In the grips of anxiety, my mind goes blank.  Totally blank.  I won't be able to think of anything so say.  Let alone anything remotely intelligent.  So naturally, if I am able to utter a word,  it'll be something completely stupid and thoughtless.  Which will only increase my anxiety and make me feel worse about myself.  This I knew.  But, I never made the connection that anxiety is at the core of my inability to remember and perform belly dance choreography.  Dancing on stage means there is an instructor, classmates or worse yet, an audience watching me.  Silently critiquing me.  This is all making sense now.  I don't have amnesia.

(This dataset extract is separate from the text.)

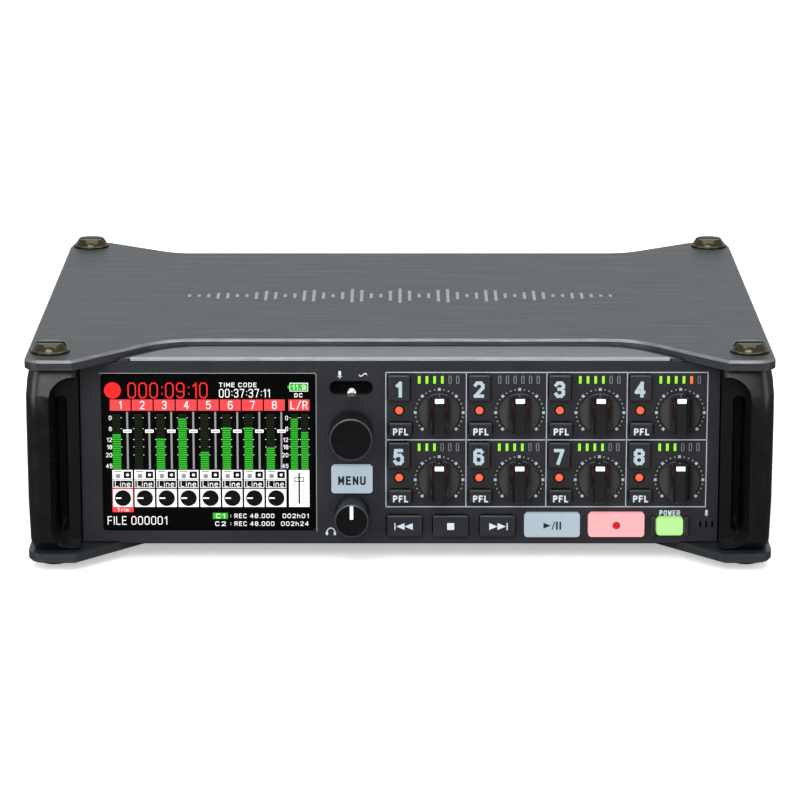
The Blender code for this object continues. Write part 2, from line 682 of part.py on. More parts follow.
def main():
    clear_scene()
    brushed = material("brushed_grey_metal", (0.105, 0.115, 0.12), 0.42, 0.9)
    moulded = material("dark_moulding", (0.028, 0.03, 0.034), 0.5)
    guard = material("guard_moulding", (0.012, 0.012, 0.013), 0.42)
    sheet = material("painted_sheet", (0.06, 0.066, 0.08), 0.45, 0.3)
    steel = material("bright_steel", (0.6, 0.6, 0.6), 0.2, 1.0)
    bolt = material("dark_nickel", (0.16, 0.145, 0.11), 0.28, 1.0)
    gloss = material("gloss_black", (0.006, 0.006, 0.007), 0.15)
    glass = material("display_glass", (0.004, 0.004, 0.005), 0.05)
    dark_key = material("dark_key", (0.02, 0.02, 0.023), 0.4)
    grey_key = material("light_grey_key", (0.42, 0.52, 0.6), 0.4)
    pink_key = material("pink_key", (0.95, 0.42, 0.43), 0.4)
    green_key = material("green_key", (0.36, 0.85, 0.22), 0.4)
    board = material("circuit_board", (0.01, 0.09, 0.04), 0.5)
    jack = material("jack_moulding", (0.015, 0.015, 0.016), 0.35)
    rubber = material("cap_rubber", (0.012, 0.012, 0.012), 0.75)
    cells = material("cell_wrap", (0.03, 0.03, 0.035), 0.35, 0.2)

    build_plates(brushed)
    build_bolts(bolt)
    build_guards(guard)
    build_front_panel(moulded)
    build_display(glass, steel)
    build_keys(
        {
            "dark": dark_key,
            "menu_key": grey_key,
            "play_key": grey_key,
            "record_key": pink_key,
            "power_key": green_key,
        }
    )
    build_gain_knobs(gloss)
    build_round_knobs(gloss, steel, moulded)
    build_toggle(steel)
    build_chassis(sheet)
    build_jack_banks(jack)
    build_back_connectors(jack)
    build_back_covers(guard, guard, rubber, cells)
    build_boards(board)


main()
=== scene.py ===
"""The looks of the portable field recorder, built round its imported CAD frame.

Shapes are lists of points in millimetres, in the CAD's frame: X right, Y to the back, Z up. The front
panel's face is the plane y = FACE. Every piece rides on one CAD body.
"""

import math

import bmesh
import bpy
import mathutils
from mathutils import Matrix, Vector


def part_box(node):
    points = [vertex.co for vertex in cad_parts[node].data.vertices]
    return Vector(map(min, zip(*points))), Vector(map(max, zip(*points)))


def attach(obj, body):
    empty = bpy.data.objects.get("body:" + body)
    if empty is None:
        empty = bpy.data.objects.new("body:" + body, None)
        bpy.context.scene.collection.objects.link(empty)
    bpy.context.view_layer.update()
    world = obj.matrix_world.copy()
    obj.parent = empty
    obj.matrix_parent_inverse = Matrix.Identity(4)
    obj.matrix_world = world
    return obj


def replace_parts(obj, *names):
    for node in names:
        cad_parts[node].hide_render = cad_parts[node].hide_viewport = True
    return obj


MM = 0.001
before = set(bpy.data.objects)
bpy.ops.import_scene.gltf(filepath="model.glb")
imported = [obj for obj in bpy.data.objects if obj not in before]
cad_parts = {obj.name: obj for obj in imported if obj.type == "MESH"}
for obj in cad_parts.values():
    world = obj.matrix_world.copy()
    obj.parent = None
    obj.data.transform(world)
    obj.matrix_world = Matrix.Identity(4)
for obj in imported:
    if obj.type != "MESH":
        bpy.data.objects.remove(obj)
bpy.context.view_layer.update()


def cad(node):
    """(lowest corner, highest corner) of a CAD node, in millimetres."""
    low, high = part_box(node)
    return [c / MM for c in low], [c / MM for c in high]


def centre(node):
    low, high = cad(node)
    return [(a + b) / 2 for a, b in zip(low, high)]


def show(thing):
    """Puts an object in the scene."""
    bpy.context.scene.collection.objects.link(thing)


# ---- sizes, in millimetres
PLATE_TOP = cad("top_plate")[1][2]
PLATE_FLOOR = cad("bottom_plate")[0][2]
HEIGHT = cad("tie_bolt_front_left")[1][2]
FACE = -60.0
PROUD = 0.04  # how far print stands off its surface
INK = 0.25  # width of a printed line
KEY_PROUD = 1.2
PEN_REACH = 0.8  # how far a stroke runs past its ends, over half its width
WORD_SPACE = 3.0  # in grid units of a letter
CHANNELS = 8
COLUMNS = 4
CELL_WIDTH = centre("gain_knob_2")[0] - centre("gain_knob_1")[0]
CELL_HEIGHT = centre("gain_knob_1")[2] - centre("gain_knob_5")[2]
CELL_LEFT = centre("gain_knob_1")[0] - 12.78
CELL_TOP = centre("gain_knob_1")[2] + 9.9
LIT = (4, 0, 4, 4, 3, 4, 4, 3)  # lit level lamps in each channel cell
LAMPS = 6
OVER_CHANNEL = 3  # this channel, counted from 0, also shows an orange lamp
KNOB_RADIUS = 4.75
KNOB_HEIGHT = 5.0
JACK_PLACES = [-26.0 + 23.8 * i for i in range(4)]
JACK_Z = 27.15
JACK_FRONT = 79.6


# ---- outlines, as lists of 2-D points
def circle(radius, steps=48, x=0.0, y=0.0):
    turns = (2 * math.pi * i / steps for i in range(steps))
    return [(x + radius * math.cos(t), y + radius * math.sin(t)) for t in turns]


def rounded(width, height, radius, steps=6, x=0.0, y=0.0):
    """A rectangle with round corners, centred on x, y."""
    points = []
    for quarter, (sx, sy) in enumerate(((1, 1), (-1, 1), (-1, -1), (1, -1))):
        cx = x + sx * (width / 2 - radius)
        cy = y + sy * (height / 2 - radius)
        for i in range(steps + 1):
            turn = math.pi / 2 * (quarter + i / steps)
            points.append((cx + radius * math.cos(turn), cy + radius * math.sin(turn)))
    return points


def toothed(radius, teeth, depth):
    """A circle with a fine round knurl."""
    points = []
    for i in range(teeth * 4):
        turn = 2 * math.pi * i / (teeth * 4)
        r = radius - depth * (0.5 - 0.5 * math.cos(teeth * turn))
        points.append((r * math.cos(turn), r * math.sin(turn)))
    return points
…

The day that's supposed to be the happiest day of your life, was one of my most anxious ones.  It started the night before at my wedding rehearsal.  Everyone's looking at me.  And it's only about 50 people.  The next day the number will grow to be over 200 people. That's 400 eyes.  And a photographer.  And small talk to make.  So I ditched my own rehearsal dinner and spent the night sick with vertigo, my stomach in knots, puking in bed.  The next morning, I didn't feel much better and did what I could to down some saltines trying to calm my stomach.  My girlfriend covertly walked down the aisle concealing a plastic bag "just in case".  Although I've been married nearly 22 years, I didn't realize this whole episode was anxiety until just yesterday.

Then there's the delightful irritable bowl syndrome link.  Again, when I look back, this totally makes sense.  If you've read the book and the blog post on me taking an urgently imminent shit in the Ambassador's toilet while at a party there this is but one of a myriad of examples I could give.  This shit has been happening for years and is mortifying.  Especially when there's no public toilet in sight.

In short, I've spent a lot of my life being desperately uncomfortable and exacerbated by the fact that I could shit my pants in public without warning.  And forcing myself to do things despite that fact. There've been a lot of comments that I don't seem timid my book.  And I'll take that as the highest compliment.  Maybe next time I'll leave some blank pages to symbolize the awkward silences that would occur in real life.  

Writers tend to be introverted listeners who prefer to write the things we cannot say.  That's not to say we all have anxiety.  Even though I'd bet most do.

Although I wasn't one bit anxious to meet my mentor, Leah, for the first time on my trip to Florida.  Cause we're both a bit askew.